What is a temporary custody hearing?
Divorcing when you have children can be complicated. The more prepared you are, the easier the process will be. A temporary hearing in front of a judge may be required when you begin the separation process and you have children. We are here to demystify the process and dispel the misconceptions about how a temporary custody hearing is conducted so you know what to expect.
This is not Judge Judy
Your hearing will not feel like the courtrooms you have seen on TV. You will not be on trial and your hearing will typically last about 15 minutes. An attorney can request additional time based on the complexity of your case. Your attorney will be the only one speaking directly to the judge for you and attorneys may or may not be able to argue against one another. The Judge will only consider the pleadings, affidavits, and financial declarations unless good cause is shown to the court why additional evidence or testimony may be necessary. This is why it is important to ensure that your story is prepared through a proper affidavit.
Give your attorney every opportunity to show evidence that you are a better parent. There is no such thing as providing too much information to your attorney to consider for your affidavit: screenshots, photos, text messages, and emails are all acceptable. The more information you have to back up your case will make your case stronger.
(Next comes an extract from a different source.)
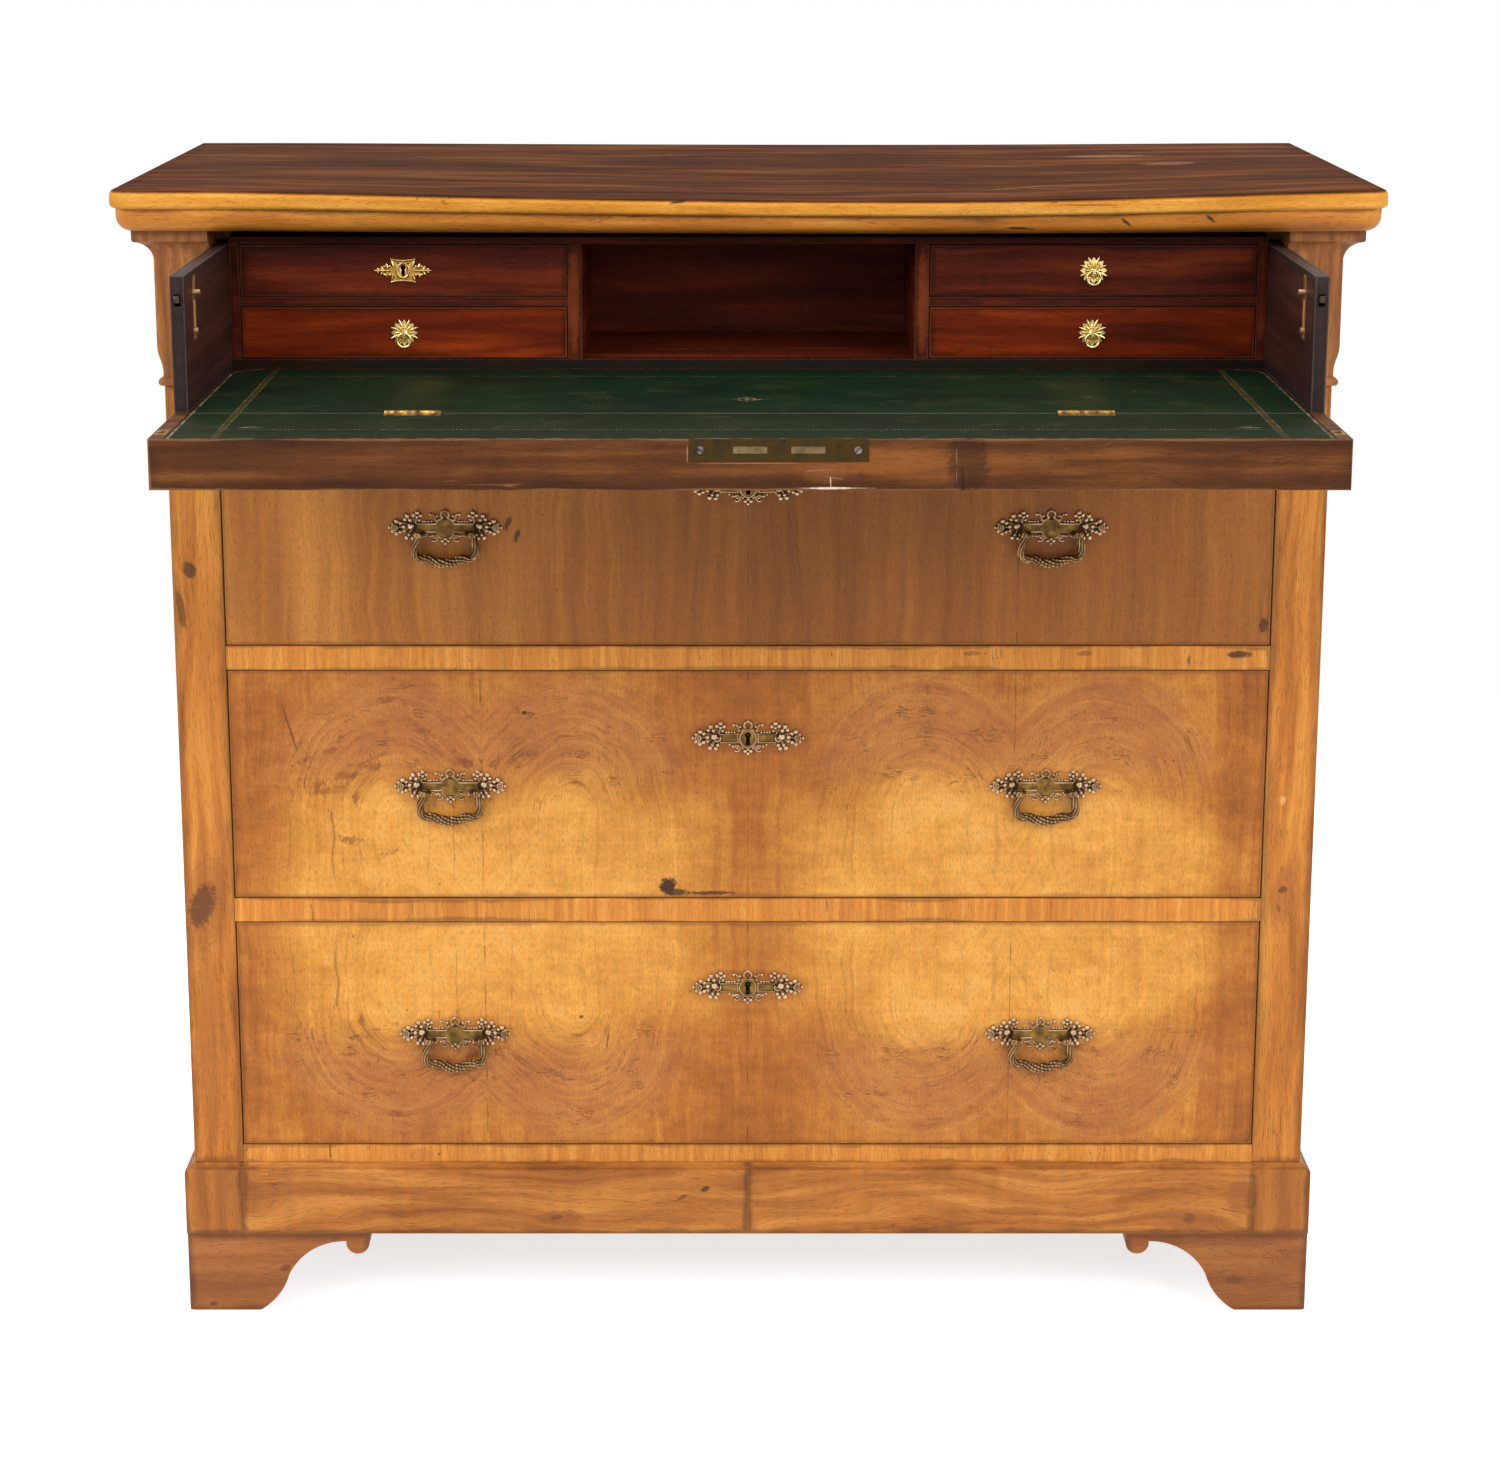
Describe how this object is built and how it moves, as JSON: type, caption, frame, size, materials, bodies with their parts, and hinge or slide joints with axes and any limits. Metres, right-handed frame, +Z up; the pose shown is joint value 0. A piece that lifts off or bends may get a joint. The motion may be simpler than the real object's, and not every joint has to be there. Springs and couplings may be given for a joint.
{
  "type": "secretaire chest",
  "caption": "Walnut chest with three long drawers under a pull-out writing drawer, whose front falls open as a desk before a nest of small drawers, on bracket feet.",
  "frame": {"origin": "middle of the box on the floor, below the chest with its writing drawer out and its fall open", "axes": "+Z up, +X to the right seen from the front, the front faces -Y"},
  "size_m": [1.097, 0.8054, 1.04],
  "materials": {
    "case_walnut": "polished walnut veneer, honey amber",
    "frieze_walnut": "polished walnut cross-banding",
    "top_walnut": "dark polished walnut, fine scratches",
    "rail_walnut": "cross-grained walnut veneer",
    "front_walnut": "book-matched figured walnut veneer",
    "plinth_walnut": "polished walnut veneer",
    "foot_walnut": "worn polished walnut",
    "fall_walnut": "figured walnut, reddish brown",
    "lining_pine": "bare pine, aged",
    "drawer_oak": "bare oak, waxed by wear",
    "dark_mahogany": "dark polished mahogany",
    "nest_mahogany": "red polished mahogany",
    "desk_leather": "dark green leather with gold tooling",
    "cast_brass": "cast brass, antique, dark in its hollows",
    "bail_brass": "cast brass, antique, rubbed bright",
    "gilt_brass": "gilt brass, bright",
    "hinge_brass": "drawn brass, rubbed bright",
    "lock_brass": "lock brass, dulled",
    "bolt_brass": "pale brass, rubbed bright"
  },
  "bodies": {
    "root": {"side_panel_left": "case_walnut", "side_panel_right": "case_walnut", "stiles": "case_walnut", "frieze_left": "frieze_walnut", "frieze_right": "frieze_walnut", "back_boards": "lining_pine", "bottom_board": "lining_pine", "drawer_rails": "rail_walnut", "drawer_runners": "lining_pine", "drawer_stops": "lining_pine", "top_board": "top_walnut", "top_moulding": "case_walnut", "plinth_boards": "plinth_walnut", "plinth_corner_blocks": "plinth_walnut", "feet_front": "foot_walnut", "feet_back": "foot_walnut"},
    "writing_drawer": {"writing_board": "dark_mahogany", "writing_leather": "desk_leather", "writing_drawer_box": "dark_mahogany", "writing_hinge_leaves": "hinge_brass", "catch_plates": "hinge_brass", "nest_frame": "nest_mahogany"},
    "catch_left": {"catch_left": "hinge_brass"},
    "catch_right": {"catch_right": "hinge_brass"},
    "fall": {"fall_board": "fall_walnut", "fall_leather": "desk_leather", "fall_hinge_leaves": "hinge_brass", "fall_lock": "lock_brass", "fall_keepers": "hinge_brass", "fall_escutcheon": "cast_brass"},
    "fall_bolts": {"fall_lock_bolts": "bolt_brass"},
    "drawer_1": {"drawer_1_front": "front_walnut", "drawer_1_box": "drawer_oak", "drawer_1_mounts": "cast_brass"},
    "drawer_1_bolt": {"drawer_1_bolt": "bolt_brass"},
    "drawer_1_bail_left": {"drawer_1_bail_left": "bail_brass"},
    "drawer_1_bail_right": {"drawer_1_bail_right": "bail_brass"},
    "drawer_2": {"drawer_2_front": "front_walnut", "drawer_2_box": "drawer_oak", "drawer_2_mounts": "cast_brass"},
    "drawer_2_bolt": {"drawer_2_bolt": "bolt_brass"},
    "drawer_2_bail_left": {"drawer_2_bail_left": "bail_brass"},
    "drawer_2_bail_right": {"drawer_2_bail_right": "bail_brass"},
    "drawer_3": {"drawer_3_front": "front_walnut", "drawer_3_box": "drawer_oak", "drawer_3_mounts": "cast_brass"},
    "drawer_3_bolt": {"drawer_3_bolt": "bolt_brass"},
    "drawer_3_bail_left": {"drawer_3_bail_left": "bail_brass"},
    "drawer_3_bail_right": {"drawer_3_bail_right": "bail_brass"},
    "nest_drawer_lower_left": {"nest_drawer_lower_left": "nest_mahogany", "nest_drawer_lower_left_rosette": "gilt_brass"},
    "nest_drawer_lower_left_ring": {"nest_drawer_lower_left_ring": "gilt_brass"},
    "nest_drawer_lower_right": {"nest_drawer_lower_right": "nest_mahogany", "nest_drawer_lower_right_rosette": "gilt_brass"},
    "nest_drawer_lower_right_ring": {"nest_drawer_lower_right_ring": "gilt_brass"},
    "nest_drawer_upper_left": {"nest_drawer_upper_left": "nest_mahogany", "nest_drawer_upper_left_escutcheon": "gilt_brass"},
    "nest_drawer_upper_right": {"nest_drawer_upper_right": "nest_mahogany", "nest_drawer_upper_right_rosette": "gilt_brass"},
    "nest_drawer_upper_right_ring": {"nest_drawer_upper_right_ring": "gilt_brass"}
  },
  "joints": [
    {"name": "writing_drawer_slide", "type": "slide", "parent": "root", "child": "writing_drawer", "axis": [0, -1, 0], "range_m": [-0.2425, 0]},
    {"name": "fall_hinge", "type": "hinge", "parent": "writing_drawer", "child": "fall", "pos_m": [0, -0.28075, 0.8793], "axis": [-1, 0, 0], "range_deg": [0, 90]},
    {"name": "fall_bolt_slide", "type": "slide", "parent": "fall", "child": "fall_bolts", "axis": [0, -1, 0], "range_m": [0, 0.008]},
    {"name": "catch_left_slide", "type": "slide", "parent": "writing_drawer", "child": "catch_left", "axis": [0, 0, -1], "range_m": [0, 0.003], "stiffness_N_per_m": 300, "springref_m": -0.002},
    {"name": "catch_right_slide", "type": "slide", "parent": "writing_drawer", "child": "catch_right", "axis": [0, 0, -1], "range_m": [0, 0.003], "stiffness_N_per_m": 300, "springref_m": -0.002},
    {"name": "drawer_1_slide", "type": "slide", "parent": "root", "child": "drawer_1", "axis": [0, -1, 0], "range_m": [0, 0.29]},
    {"name": "drawer_1_bolt_slide", "type": "slide", "parent": "drawer_1", "child": "drawer_1_bolt", "axis": [0, 0, 1], "range_m": [0, 0.008]},
    {"name": "drawer_1_bail_left_hinge", "type": "hinge", "parent": "drawer_1", "child": "drawer_1_bail_left", "pos_m": [-0.2673, -0.06395, 0.734], "axis": [-1, 0, 0], "range_deg": [0, 85]},
    {"name": "drawer_1_bail_right_hinge", "type": "hinge", "parent": "drawer_1", "child": "drawer_1_bail_right", "pos_m": [0.2673, -0.06395, 0.734], "axis": [-1, 0, 0], "range_deg": [0, 85]},
    {"name": "drawer_2_slide", "type": "slide", "parent": "root", "child": "drawer_2", "axis": [0, -1, 0], "range_m": [0, 0.29]},
    {"name": "drawer_2_bolt_slide", "type": "slide", "parent": "drawer_2", "child": "drawer_2_bolt", "axis": [0, 0, 1], "range_m": [0, 0.008]},
    {"name": "drawer_2_bail_left_hinge", "type": "hinge", "parent": "drawer_2", "child": "drawer_2_bail_left", "pos_m": [-0.2673, -0.06395, 0.497], "axis": [-1, 0, 0], "range_deg": [0, 85]},
    {"name": "drawer_2_bail_right_hinge", "type": "hinge", "parent": "drawer_2", "child": "drawer_2_bail_right", "pos_m": [0.2673, -0.06395, 0.497], "axis": [-1, 0, 0], "range_deg": [0, 85]},
    {"name": "drawer_3_slide", "type": "slide", "parent": "root", "child": "drawer_3", "axis": [0, -1, 0], "range_m": [0, 0.29]},
    {"name": "drawer_3_bolt_slide", "type": "slide", "parent": "drawer_3", "child": "drawer_3_bolt", "axis": [0, 0, 1], "range_m": [0, 0.008]},
    {"name": "drawer_3_bail_left_hinge", "type": "hinge", "parent": "drawer_3", "child": "drawer_3_bail_left", "pos_m": [-0.2673, -0.06395, 0.262], "axis": [-1, 0, 0], "range_deg": [0, 85]},
    {"name": "drawer_3_bail_right_hinge", "type": "hinge", "parent": "drawer_3", "child": "drawer_3_bail_right", "pos_m": [0.2673, -0.06395, 0.262], "axis": [-1, 0, 0], "range_deg": [0, 85]},
    {"name": "nest_drawer_lower_left_slide", "type": "slide", "parent": "writing_drawer", "child": "nest_drawer_lower_left", "axis": [0, -1, 0], "range_m": [0, 0.15]},
    {"name": "nest_drawer_lower_left_ring_hinge", "type": "hinge", "parent": "nest_drawer_lower_left", "child": "nest_drawer_lower_left_ring", "pos_m": [-0.30035, -0.05305, 0.9118], "axis": [-1, 0, 0], "range_deg": [0, 80]},
    {"name": "nest_drawer_lower_right_slide", "type": "slide", "parent": "writing_drawer", "child": "nest_drawer_lower_right", "axis": [0, -1, 0], "range_m": [0, 0.15]},
    {"name": "nest_drawer_lower_right_ring_hinge", "type": "hinge", "parent": "nest_drawer_lower_right", "child": "nest_drawer_lower_right_ring", "pos_m": [0.30035, -0.05305, 0.9118], "axis": [-1, 0, 0], "range_deg": [0, 80]},
    {"name": "nest_drawer_upper_left_slide", "type": "slide", "parent": "writing_drawer", "child": "nest_drawer_upper_left", "axis": [0, -1, 0], "range_m": [0, 0.15]},
    {"name": "nest_drawer_upper_right_slide", "type": "slide", "parent": "writing_drawer", "child": "nest_drawer_upper_right", "axis": [0, -1, 0], "range_m": [0, 0.15]},
    {"name": "nest_drawer_upper_right_ring_hinge", "type": "hinge", "parent": "nest_drawer_upper_right", "child": "nest_drawer_upper_right_ring", "pos_m": [0.30035, -0.05305, 0.9664], "axis": [-1, 0, 0], "range_deg": [0, 80]}
  ]
}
With this said, your evidence needs to contain solid facts and most hearsay is not permitted. An attorney will be able to explain the hearsay exceptions. If you believe your ex is up to something you should hire a private investigator as soon as possible. It is the judge’s job to determine at this temporary hearing what relief should be given on a temporary basis to either parent. This is not the end of your case. This is an initial temporary hearing ruling and can provide a status quo that can be difficult to overcome for later hearings.
Create a parenting plan
A parenting plan is a required form that is submitted at the temporary hearing. The parenting plan will encompass a visitation schedule, holidays, summer vacation, extracurricular activities, and certain restraints you may be required to abide by. It is important to review this plan with your attorney, because a Judge may adopt your attorney’s parenting plan and incorporate it into your Temporary Order. Additionally, creating a parenting plan will help you mentally prepare for this new chapter.